For clients investing significantly in a home, longevity usually matters more than novelty. A backyard should still feel considered years after installation, not tied to a short-lived design fashion.
Budget, value, and where not to compromise
Hardscape is a meaningful investment, and budget decisions should be made with clarity. It often makes sense to simplify square footage or reduce the number of specialty elements before compromising subgrade preparation, drainage planning, layout precision, or material quality in primary use areas.
There are smart trade-offs. A project may reserve premium stone for focal spaces and use a compatible secondary surface elsewhere. A seat wall may provide more long-term value than an oversized decorative feature. A better layout with fewer elements can outperform a crowded design with a larger budget.
What tends to cost the most is correction. Reworking drainage, replacing failed paving, or addressing settlement after installation is far more disruptive than making disciplined planning decisions at the start. For that reason, the most valuable hardscape work is often the least visible – grading coordination, detailing, and documentation that prevent future problems.
Why design and engineering judgment belong together
Backyard hardscape sits at the intersection of aesthetics and site performance. That is why the strongest outcomes come from a design process that respects both. Creative ideas are essential, but they must be supported by constructible details, code awareness, and a clear understanding of how water, materials, and human use will affect the space over time.

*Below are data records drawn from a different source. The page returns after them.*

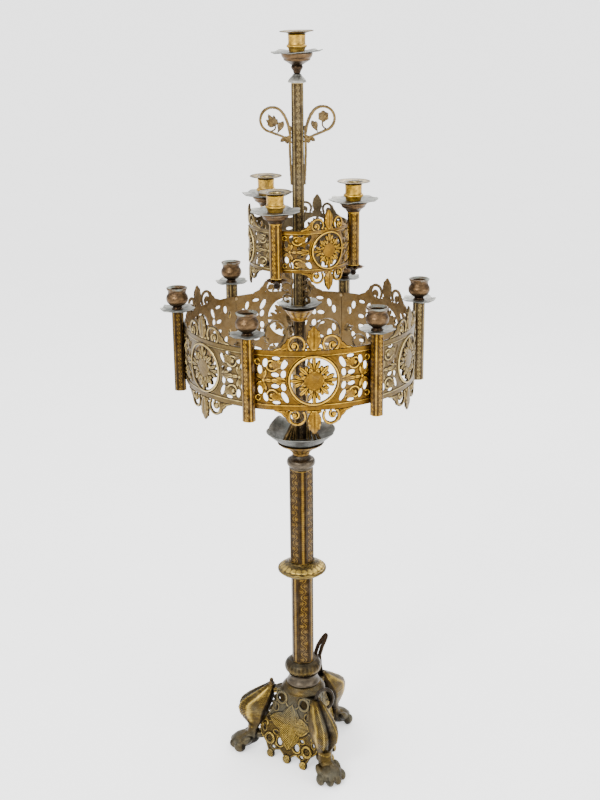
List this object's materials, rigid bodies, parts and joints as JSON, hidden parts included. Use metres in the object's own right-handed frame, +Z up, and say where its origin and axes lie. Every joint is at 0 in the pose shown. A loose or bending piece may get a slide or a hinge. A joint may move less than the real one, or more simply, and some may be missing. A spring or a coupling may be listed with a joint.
{
  "type": "votive candle rack",
  "caption": "Standing votive candle rack with two pierced rings of candle cups around a column on a three-sided clawed base.",
  "frame": {"origin": "centre of the column at floor level", "axes": "+Z up along the column, -Y towards the side with the widest view of one lower panel, +X to its right"},
  "size_m": [0.525, 0.4862, 1.48],
  "materials": {
    "gilt_brass": "antique gilt over cast brass, dark brown in the recesses",
    "dull_brass": "dull brown-gold brass",
    "patina": "thin brass sheet with grey-green patina",
    "dark_bronze": "darkened brown brass",
    "copper_brown": "brown copper-toned turned brass",
    "dark_grey": "dark grey worn metal",
    "screw_brass": "plain brass screws",
    "steel": "plain threaded rod and nut"
  },
  "bodies": {
    "root": {"base_collar": "dark_grey", "base_crown": "gilt_brass", "base_knob": "gilt_brass", "base_panel_1": "gilt_brass", "base_panel_2": "gilt_brass", "base_panel_3": "gilt_brass", "base_screws": "screw_brass", "capital_bell": "gilt_brass", "collar_disc": "gilt_brass", "dish_bell": "gilt_brass", "leg_1": "gilt_brass", "leg_2": "gilt_brass", "leg_3": "gilt_brass", "leg_loop_back": "gilt_brass", "leg_loop_front": "gilt_brass", "leg_stub_left": "gilt_brass", "lower_arm_1": "dull_brass", "lower_arm_2": "dull_brass", "lower_arm_3": "dull_brass", "lower_column": "gilt_brass", "lower_cups": "copper_brown", "lower_dish": "patina", "lower_panel_1": "gilt_brass", "lower_panel_2": "gilt_brass", "lower_panel_3": "gilt_brass", "lower_panel_4": "gilt_brass", "lower_panel_5": "gilt_brass", "lower_panel_6": "gilt_brass", "lower_pans": "patina", "lower_ring_screws": "screw_brass", "lower_tubes": "gilt_brass", "middle_stem": "gilt_brass", "neck_ring": "dark_grey", "tie_rod": "steel", "tie_rod_nut": "steel", "top_bowl": "dark_bronze", "top_cap": "dark_bronze", "top_cup": "gilt_brass", "top_drip_pan": "patina", "top_scroll_left": "dull_brass", "top_scroll_right": "dull_brass", "top_stem": "gilt_brass", "upper_arm_1": "dull_brass", "upper_arm_2": "dull_brass", "upper_arm_3": "dull_brass", "upper_bowls": "dark_bronze", "upper_column": "gilt_brass", "upper_cups": "gilt_brass", "upper_dish": "patina", "upper_finials": "dark_bronze", "upper_panel_1": "gilt_brass", "upper_panel_2": "gilt_brass", "upper_panel_3": "gilt_brass", "upper_pans": "patina", "upper_ring_screws": "screw_brass", "upper_tubes": "gilt_brass"},
    "top_nozzle": {"top_nozzle": "patina"},
    "upper_nozzle_1": {"upper_nozzle_1": "patina"},
    "upper_nozzle_2": {"upper_nozzle_2": "patina"},
    "upper_nozzle_3": {"upper_nozzle_3": "patina"}
  },
  "joints": [
    {"name": "top_nozzle_lift", "type": "slide", "parent": "root", "child": "top_nozzle", "axis": [0, 0, 1], "range_m": [0, 0.04]},
    {"name": "upper_nozzle_1_lift", "type": "slide", "parent": "root", "child": "upper_nozzle_1", "axis": [0, 0, 1], "range_m": [0, 0.04]},
    {"name": "upper_nozzle_2_lift", "type": "slide", "parent": "root", "child": "upper_nozzle_2", "axis": [0, 0, 1], "range_m": [0, 0.04]},
    {"name": "upper_nozzle_3_lift", "type": "slide", "parent": "root", "child": "upper_nozzle_3", "axis": [0, 0, 1], "range_m": [0, 0.04]}
  ]
}
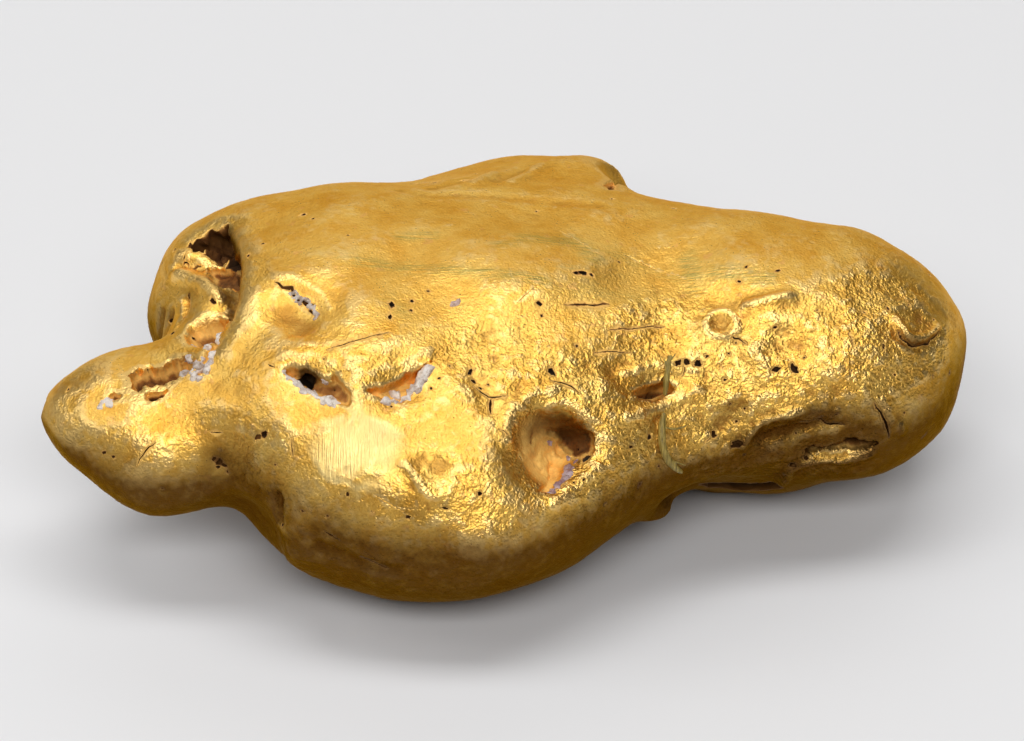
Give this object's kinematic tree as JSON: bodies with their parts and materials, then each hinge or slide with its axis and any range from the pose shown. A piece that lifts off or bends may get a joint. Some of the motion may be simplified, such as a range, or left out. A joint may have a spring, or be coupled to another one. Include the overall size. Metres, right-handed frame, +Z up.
{
  "type": "gold nugget",
  "caption": "Water-worn native gold nugget: a thick flat-topped lump with a stubby finger, a rear fin and small pockets that still hold crumbs of white quartz",
  "frame": {"origin": "on the surface that the nugget rests on, under the middle of its box", "axes": "+X along the nugget towards its broad nose, away from the finger; +Y towards the fin at the back; +Z up"},
  "size_m": [0.0316, 0.02, 0.0104],
  "materials": {
    "gold": "satin native gold, brighter where it is burnished, with brown dirt in its pits and cracks",
    "quartz": "milky, slightly translucent broken quartz with iron staining",
    "fibre": "dry olive plant fibre"
  },
  "bodies": {
    "root": {"nugget": "gold", "quartz_cleft": "quartz", "quartz_finger": "quartz", "quartz_brow": "quartz", "quartz_split": "quartz", "quartz_wedge": "quartz", "quartz_hollow": "quartz", "quartz_dot": "quartz"}
  },
  "joints": []
}
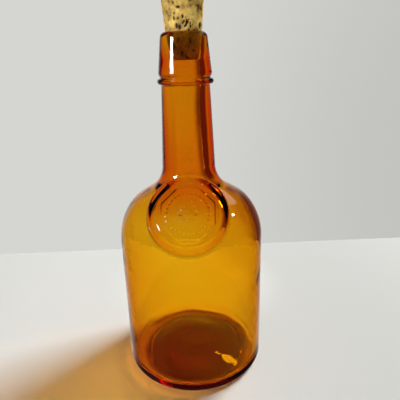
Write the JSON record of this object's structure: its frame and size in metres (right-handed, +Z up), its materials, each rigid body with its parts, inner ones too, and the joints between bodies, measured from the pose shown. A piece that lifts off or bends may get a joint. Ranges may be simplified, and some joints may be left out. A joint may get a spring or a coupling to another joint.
{
  "type": "antique glass bottle",
  "caption": "Amber glass bottle with round shoulders, an applied tapered lip and string ring, a blank medallion seal on the shoulder and a removable tapered cork.",
  "frame": {"origin": "centre of the bottle's base, on the surface it stands on", "axes": "+Z up along the bottle's axis, -Y out of the side that carries the seal, +X to the right of a viewer who faces the seal"},
  "size_m": [0.085, 0.087, 0.218],
  "materials": {
    "amber_glass": "clear amber glass, fire polished",
    "cork": "natural cork, dry and pitted"
  },
  "bodies": {
    "bottle": {"glass_body": "amber_glass", "neck_tube": "amber_glass", "lip_collar": "amber_glass", "string_ring": "amber_glass", "shoulder_seal": "amber_glass"},
    "cork": {"cork_stopper": "cork"}
  },
  "joints": [
    {"name": "cork_pull", "type": "slide", "parent": "bottle", "child": "cork", "axis": [0, 0, 1], "range_m": [0, 0.05]}
  ]
}
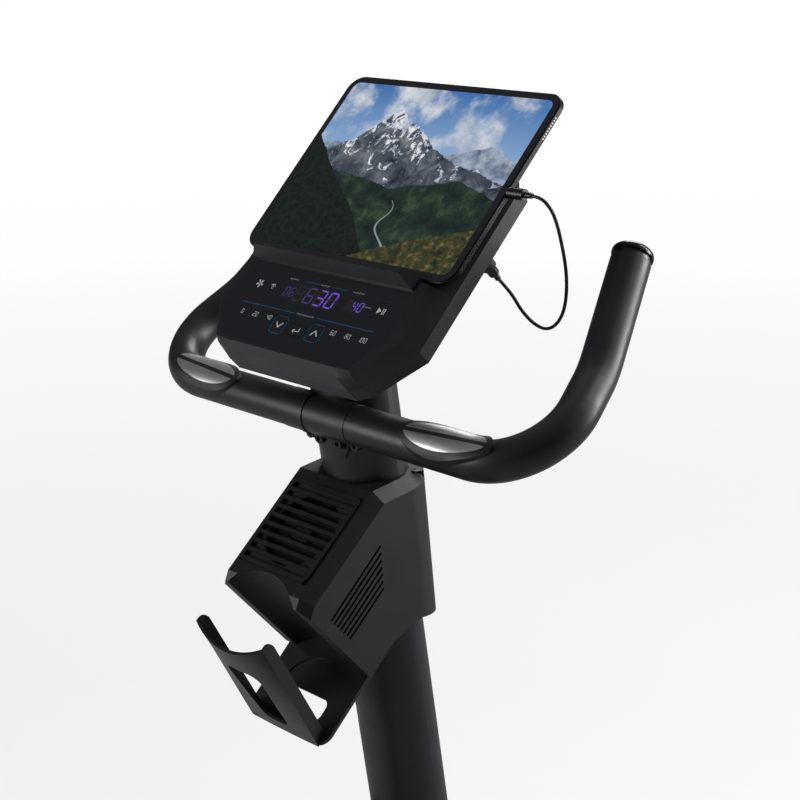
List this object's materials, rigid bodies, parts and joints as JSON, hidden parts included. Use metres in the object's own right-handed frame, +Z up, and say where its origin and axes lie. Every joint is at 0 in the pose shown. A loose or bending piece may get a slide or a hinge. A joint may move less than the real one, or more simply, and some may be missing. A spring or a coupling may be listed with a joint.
{
  "type": "exercise bike",
  "caption": "Upright exercise bike with a leaning mast, bent handlebar with pulse grips, console and tablet, fan housing, bottle holder and adjustable saddle.",
  "frame": {"origin": "centre of the footprint, on the floor", "axes": "+X towards the rider's right hand, +Y forward, +Z up"},
  "size_m": [0.5422, 1.124, 1.3826],
  "materials": {
    "frame_paint": "satin powder coat",
    "trim_plastic": "fine matte",
    "wheel_plastic": "matte",
    "foot_rubber": "matte",
    "shroud_plastic": "fine texture",
    "machined_steel": "machined",
    "pulley_aluminium": "turned",
    "crank_paint": "satin",
    "strap_rubber": "matte",
    "belt_rubber": "matte",
    "flywheel_iron": "painted",
    "post_chrome": "polished",
    "saddle_cover": "vinyl, matte",
    "mast_paint": "satin",
    "housing_plastic": "fine texture",
    "grille_plastic": "matte",
    "holder_plastic": "semi gloss",
    "bar_paint": "satin",
    "clamp_plastic": "fine matte",
    "bolt_steel": "black oxide",
    "grip_rubber": "soft sheen",
    "pad_steel": "brushed",
    "cap_plastic": "semi gloss",
    "console_plastic": "satin",
    "band_plastic": "textured",
    "overlay_gloss": "gloss",
    "key_gloss": "gloss",
    "tablet_aluminium": "satin",
    "lead_jacket": "soft sheen",
    "plug_plastic": "matte",
    "board_green": "matte"
  },
  "bodies": {
    "root": {"front_stabilizer": "frame_paint", "rear_stabilizer": "frame_paint", "stabilizer_end_caps": "trim_plastic", "base_frame": "frame_paint", "shroud_left": "shroud_plastic", "shroud_right": "shroud_plastic", "bearings": "machined_steel", "drive_belt": "belt_rubber", "idler_arm": "machined_steel", "brake_motor": "trim_plastic", "seat_bushing": "trim_plastic", "mast": "mast_paint", "fan_housing": "housing_plastic", "fan_rear_cover": "housing_plastic", "fan_grille": "grille_plastic", "fan_motor": "trim_plastic", "bottle_holder": "holder_plastic", "handlebar": "bar_paint", "handlebar_clamp": "clamp_plastic", "clamp_bolts": "bolt_steel", "grips": "grip_rubber", "pulse_housings": "trim_plastic", "pulse_pads": "pad_steel", "bar_end_caps": "cap_plastic", "console_front": "console_plastic", "console_rear": "band_plastic", "console_overlay": "overlay_gloss", "tablet": "tablet_aluminium", "charge_lead": "lead_jacket", "lead_plugs": "plug_plastic", "power_inlet": "trim_plastic", "console_board": "board_green"},
    "crank": {"crank_axle": "machined_steel", "drive_pulley": "pulley_aluminium", "crank_arm_left": "crank_paint", "crank_arm_right": "crank_paint", "pedal_spindles": "machined_steel"},
    "pedal_left": {"pedal_left": "trim_plastic", "pedal_strap_left": "strap_rubber"},
    "pedal_right": {"pedal_right": "trim_plastic", "pedal_strap_right": "strap_rubber"},
    "flywheel": {"flywheel": "flywheel_iron", "flywheel_axle": "machined_steel"},
    "idler": {"idler_pulley": "pulley_aluminium"},
    "brake_arm": {"brake_arm": "machined_steel"},
    "seat_post": {"seat_post": "post_chrome"},
    "seat_carriage": {"seat_carriage": "trim_plastic", "saddle_base": "trim_plastic", "saddle_pad": "saddle_cover"},
    "seat_knob": {"seat_knob": "trim_plastic"},
    "height_pin": {"height_pin": "trim_plastic"},
    "fan": {"fan_rotor": "trim_plastic"},
    "wheel_left": {"transport_wheel_left": "wheel_plastic"},
    "wheel_right": {"transport_wheel_right": "wheel_plastic"},
    "foot_left": {"levelling_foot_left": "foot_rubber"},
    "foot_right": {"levelling_foot_right": "foot_rubber"},
    "key_down": {"key_down": "key_gloss"},
    "key_up": {"key_up": "key_gloss"},
    "key_enter": {"key_enter": "key_gloss"},
    "key_start_stop": {"key_start_stop": "key_gloss"}
  },
  "joints": [
    {"name": "crank_spin", "type": "hinge", "parent": "root", "child": "crank", "pos_m": [0, -0.03, 0.3], "axis": [-1, 0, 0], "continuous": true},
    {"name": "pedal_left_spin", "type": "hinge", "parent": "crank", "child": "pedal_left", "pos_m": [-0.142, -0.16926, 0.39751], "axis": [1, 0, 0], "continuous": true},
    {"name": "pedal_right_spin", "type": "hinge", "parent": "crank", "child": "pedal_right", "pos_m": [0.142, 0.10926, 0.20249], "axis": [1, 0, 0], "continuous": true},
    {"name": "flywheel_spin", "type": "hinge", "parent": "root", "child": "flywheel", "pos_m": [0, 0.23, 0.29], "axis": [-1, 0, 0], "continuous": true},
    {"name": "idler_spin", "type": "hinge", "parent": "root", "child": "idler", "pos_m": [0.046, 0.14, 0.245], "axis": [-1, 0, 0], "continuous": true},
    {"name": "brake_arm_swing", "type": "hinge", "parent": "root", "child": "brake_arm", "pos_m": [0, 0.207, 0.438], "axis": [1, 0, 0], "range_deg": [0, 9]},
    {"name": "seat_height", "type": "slide", "parent": "root", "child": "seat_post", "axis": [0, -0.2756, 0.9613], "range_m": [-0.09, 0.11]},
    {"name": "seat_fore_aft", "type": "slide", "parent": "seat_post", "child": "seat_carriage", "axis": [0, 1, 0], "range_m": [-0.045, 0.045]},
    {"name": "seat_knob_turn", "type": "hinge", "parent": "seat_carriage", "child": "seat_knob", "pos_m": [0, -0.29295, 0.78888], "axis": [1, 0, 0], "continuous": true},
    {"name": "height_pin_pull", "type": "slide", "parent": "root", "child": "height_pin", "axis": [0, -0.9613, -0.2756], "range_m": [0, 0.009], "stiffness_N_per_m": 1200, "springref_m": -0.004},
    {"name": "fan_spin", "type": "hinge", "parent": "root", "child": "fan", "pos_m": [0, 0.201, 0.985], "axis": [0, -0.6521, 0.7581], "continuous": true},
    {"name": "wheel_left_spin", "type": "hinge", "parent": "root", "child": "wheel_left", "pos_m": [-0.244, 0.538, 0.03], "axis": [1, 0, 0], "continuous": true},
    {"name": "wheel_right_spin", "type": "hinge", "parent": "root", "child": "wheel_right", "pos_m": [0.244, 0.538, 0.03], "axis": [1, 0, 0], "continuous": true},
    {"name": "foot_left_level", "type": "slide", "parent": "root", "child": "foot_left", "axis": [0, 0, 1], "range_m": [0, 0.008]},
    {"name": "foot_right_level", "type": "slide", "parent": "root", "child": "foot_right", "axis": [0, 0, 1], "range_m": [0, 0.008]},
    {"name": "key_down_press", "type": "slide", "parent": "root", "child": "key_down", "axis": [0, 0.7125, -0.7017], "range_m": [0, 0.0005], "stiffness_N_per_m": 800, "springref_m": -0.0005},
    {"name": "key_up_press", "type": "slide", "parent": "root", "child": "key_up", "axis": [0, 0.7125, -0.7017], "range_m": [0, 0.0005], "stiffness_N_per_m": 800, "springref_m": -0.0005},
    {"name": "key_enter_press", "type": "slide", "parent": "root", "child": "key_enter", "axis": [0, 0.7125, -0.7017], "range_m": [0, 0.0005], "stiffness_N_per_m": 800, "springref_m": -0.0005},
    {"name": "key_start_stop_press", "type": "slide", "parent": "root", "child": "key_start_stop", "axis": [0, 0.7125, -0.7017], "range_m": [0, 0.0005], "stiffness_N_per_m": 800, "springref_m": -0.0005}
  ],
  "couplings": [
    {"joint": "flywheel_spin", "follows": "crank_spin", "ratio": 8.4286},
    {"joint": "idler_spin", "follows": "crank_spin", "ratio": 5.3636}
  ]
}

For homeowners, architects, and builders, that balance is what turns a backyard into a finished environment rather than an accumulation of separate improvements. Firms such as Nova LA Designs approach hardscape with that broader responsibility in mind – not just how it looks on presentation day, but how it fits the site, supports construction, and holds up in real use.
A well-planned backyard should feel inevitable, as if every terrace, path, wall, and transition belongs exactly where it is. That kind of clarity rarely comes from adding more. It comes from making better decisions early.